E' in corso oggi una manifestazione di giornalisti per protestare contro la legge sulle intercettazioni telefoniche. Gli stessi proclamano uno sciopero per il 9 luglio.

La vicenda, per quel che mi riguarda, è già trita e ritrita, e non mi resta che dire: chi se ne frega se fanno sciopero! Ne ho già spiegato i motivi in tanti altri post e commenti. L'ho scritto anche ieri: le notizie che mi potevano finora interessare sono state taciute, manipolate, mediate, corrette, credo per favorire interessi di qualche parte. Personalmente sono stato danneggiato da manipolazioni su notizie inerenti Telecom, Finmeccanica, Aedes, Pirelli Real, Saras, Buzzi, Italcementi, e tante altre che non ricordo, o non voglio più ricordare. Per tutte queste società erano stati creati, secondo il mio parere - confermatomi anche da amici che ti tanto in tanto mi mandano notizie che altrimenti mi sfuggirebbero - artificiosi articoli di stampa, col preciso intento di accalappiare il maggior numero di "polli" che investissero in quelle azioni. Chiedete a chi le ha quanto stanno perdendo? Poichè di Telecom e Finmeccanica ho già scritto la storia degli "inghippi", vi faccio un altro solo esempio. Pirelli Real, nel maggio 2007, valeva intorno ai 60 euro per azione e continuava il tam-tam giornalistico per far sì che mantenesse quella quotazione; oggi mi sembra valga meno di 0,4 euro ad azione. Calcolate voi la perdita.
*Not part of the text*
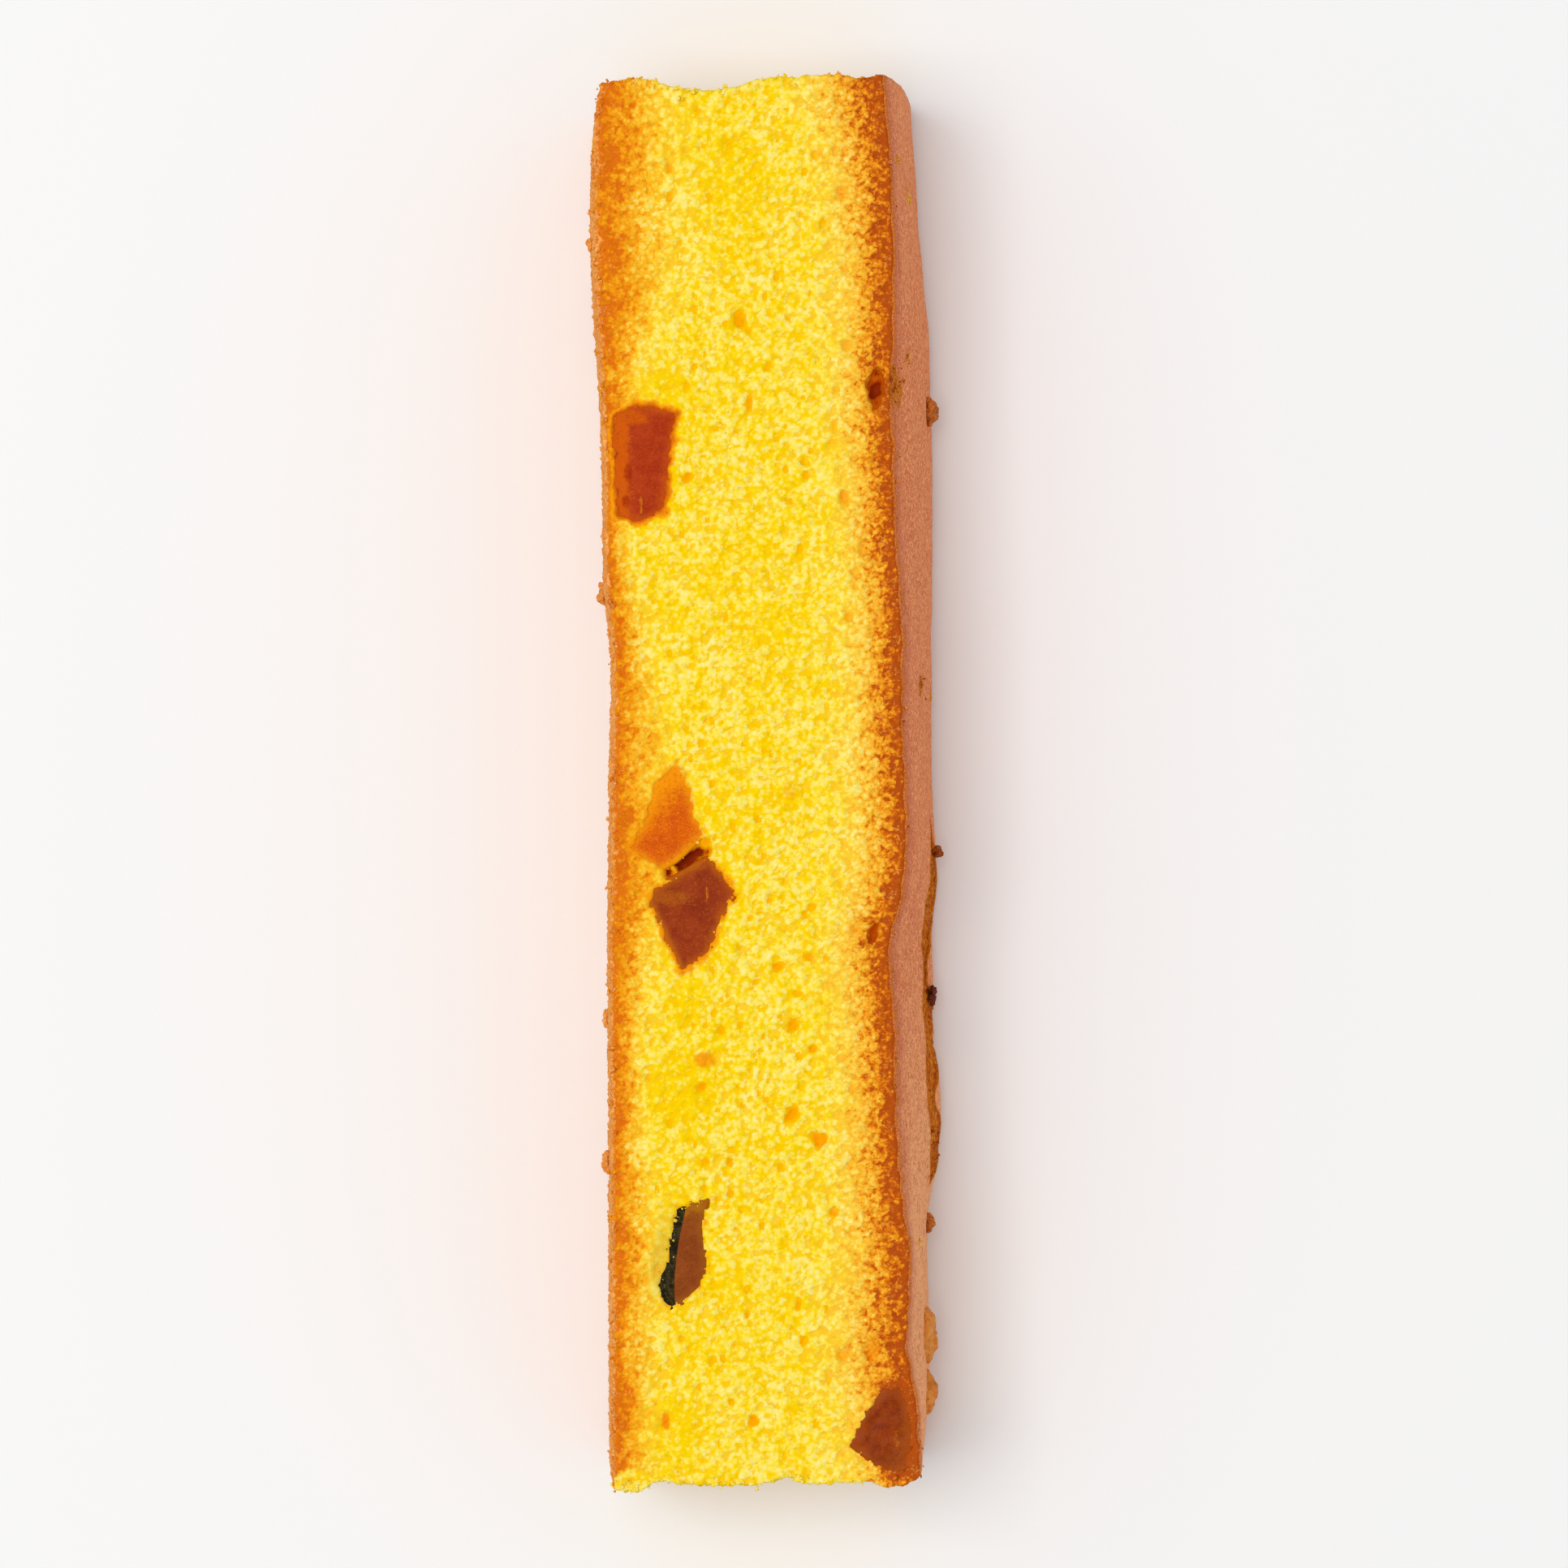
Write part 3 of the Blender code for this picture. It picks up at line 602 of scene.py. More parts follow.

Qualcuno potrà obiettare che, nei casi di Pirelli Real e Aedes c'è stata la crisi dei mercati immobiliari, ma basta questo per giustificare ribassi del genere? e addirittura di un possibile fallimento per Aedes, già paventato mesi fa? Per Saras, invece, si è formato addirittura un libero sindacato di Torino per raccogliere le adesioni con denuncie di quanti sono stati danneggiati dalla sottoscrizione di quelle azioni. Erano state emesse a 6 euro e ora, a distanza di tre anni, in borsa valgono meno di 1,7 euro; e il calo era già iniziato 15 giorni dopo il loro collocamento. Qualcuno ha tirato in ballo il ribasso del petrolio che nel frattempo c'è stato: tutte balle perchè, essendo Saras un raffinatore, l'andamento del prezzo del petrolio è per lei ininfluente.

Non faccio nomi dei giornali responsabili di quelle complicità (perchè di complicità di loro giornalisti si tratta. Complicità nell'aver "pompato" il valore dei titoli), ma, per quel che mi riguarda, gli stessi possono anche fallire.